I also want to say is that I never read any of GoT books, and never even watched a second of it's TV series. But as far as I know - it's a hurtfest/killfest/rapefest/tearsofreadersfest/cutthedongfest.

Maybe it's a time to read it? Or do you know other authors that like to "play" with their characters in this way? Or maybe even better?


Stephen Lawhead, specifically Pendragon Cycle and Song of Albion, is really good at walking that line of violence-but-not-overly-done, I think. He'll leave you chilled for days without overdoing it.  Dan Wells writes YA serial killer novels...that might be another good middle-ground (not as dark, but, well, I did say YA serial killer).    I actually thought Hunger Games towed the line, especially when you consider how much could have happened to Katniss that didn't, and how much was implied but not shown. Ender's Game is another.

I tend to write pretty brutal worlds and/or characters with brutal backgrounds, myself, so these are my thoughts. First, read through your own manuscript yourself. If it's too much for you, then I suggest finding another way to convey it. I've come to prefer a less-is-more approach for the really nasty stuff (if this is what he's showing me, dear Lord what's this over here he's *not* showing me?), but I do think the first line on this is whether or not you yourself are comfortable with it.
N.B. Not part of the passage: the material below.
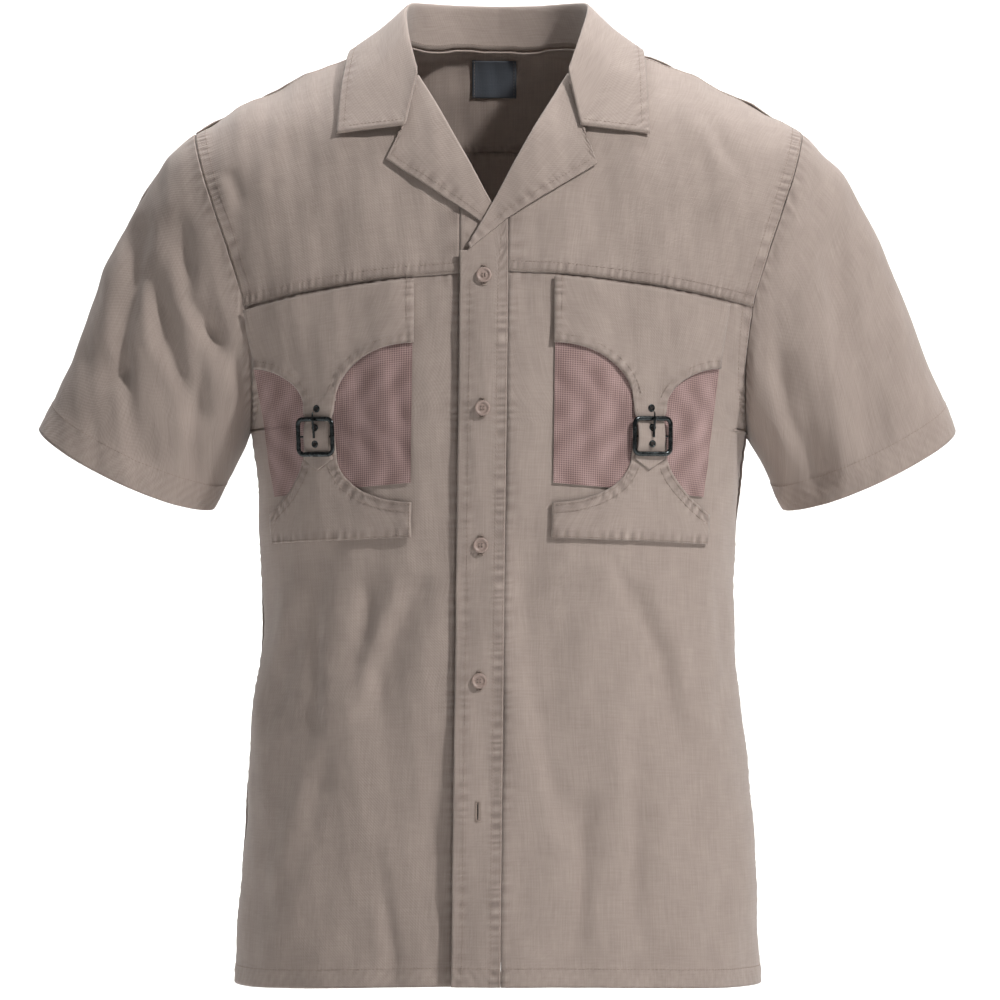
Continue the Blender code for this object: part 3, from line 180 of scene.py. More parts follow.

Second, show it to someone whose judgment you trust who is either also a writer or is at least an avid reader in your genre. Pay attention when this person reacts, and ask them to be specific with their reactions. (Ex: I showed one friend a scene I was having trouble with. Because it was him,  since *he* said one character reacted too violently for the situation, I scaled it back. )

Third, having done this, look the thing over again. You said your goal was to keep the violence focused on driving plot and character. So, in this pass, is there anything distracting from that? (Ex: Scene 12 is the really important violent scene, but Scenes 4 and 7 have the same level of intensity. Since you want to emphasize 12, don't put 4&7 on the same level. I don't think this is something you can do until you have a full draft. Or, since your outline is done, mark the ones that really need the emphasis, and make some notes on ideas of how to not be as intense on scenes around it. So the violence is there, but you're making sure the reader doesn't make Level 10 of intensity into Level 1.